No one was seriously considering Donald Trump a 'good fit' for 'Iowa Nice' before he won the state by 10 points in 2016; in fact, people on this forum and outside of it were adamant about his demeanor and temperament (and even his brand of conservatism!) playing poorly in the state. Even if you take the opposite view and argue that Iowa was uniquely drawn to his brand, it’s a really unpersuasive case given that the state* has elected countless Republicans in the mold of a more traditional, free-market, social conservative who doesn’t channel cultural grievances or whatever (Branstad, Grassley, to a lesser extent Ernst, Blum in IA-1, etc.). I don’t dispute that some parts of his messaging appealed to the state (e.g. his ostensibly isolationist tendencies), but it’s really hard to argue that this state's transition into a GOP state wasn’t already underway by the time he announced his candidacy. When people chalk Iowa's transformation up to "populism," it’s analogous to attributing the shifts in VA/CO entirely to "Trumpism" as if the GOP totally wasn’t on the verge of completely collapsing in those states even before Trump. Did MO, AR, and LA become reliably red states because of 'Bushism' / 'Bush on the ballot' or because they had no business being competitive in the first place?

Likewise, Ernst winning by the margin she actually won by in in 2014 can’t be explained away by the "red wave" when you actually look how the GOP fared in Senate contests in other Obama states — NH, MI, and MN, to name the three obvious ones, were all GOP underperformances and did not see the same kinds of dramatic shifts as IA — in fact, they looked awfully lot like blue states after that election.
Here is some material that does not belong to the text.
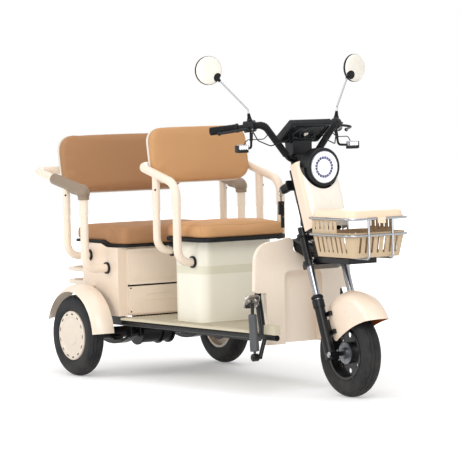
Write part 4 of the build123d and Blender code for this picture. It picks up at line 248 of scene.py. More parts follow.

Did IA vote 11 points to the left of NH in 2014 because of Brown being a carpetbagger and Braley's 'gaffes' or did it foreshadow the remarkable 11-point gap between those two states in 2016? Even on MSNBC, you already had a discussion among the 2014 election night panel about Iowa in particular trending more conservative in the long term, and I don’t think they foresaw a Trump candidacy back then.

*The same is of course true of other states in the Midwest, e.g. WI (Johnson, Walker) or PA (Toomey). Really a stretch to argue that only Trump could have flipped those states in 2016 given Clinton's abysmal favorability ratings, the fact that he ran behind Congressional Republicans, and the overall poor environment for Democrats after eight years of a polarizing Democrat in the White House. But #populism Purple heart, I guess.

TL;DR: Iowa is a red state, not a Trump state. None of the high-profile races in 2022 and 2024 will be remotely competitive and most of them will be decided by double-digit margins.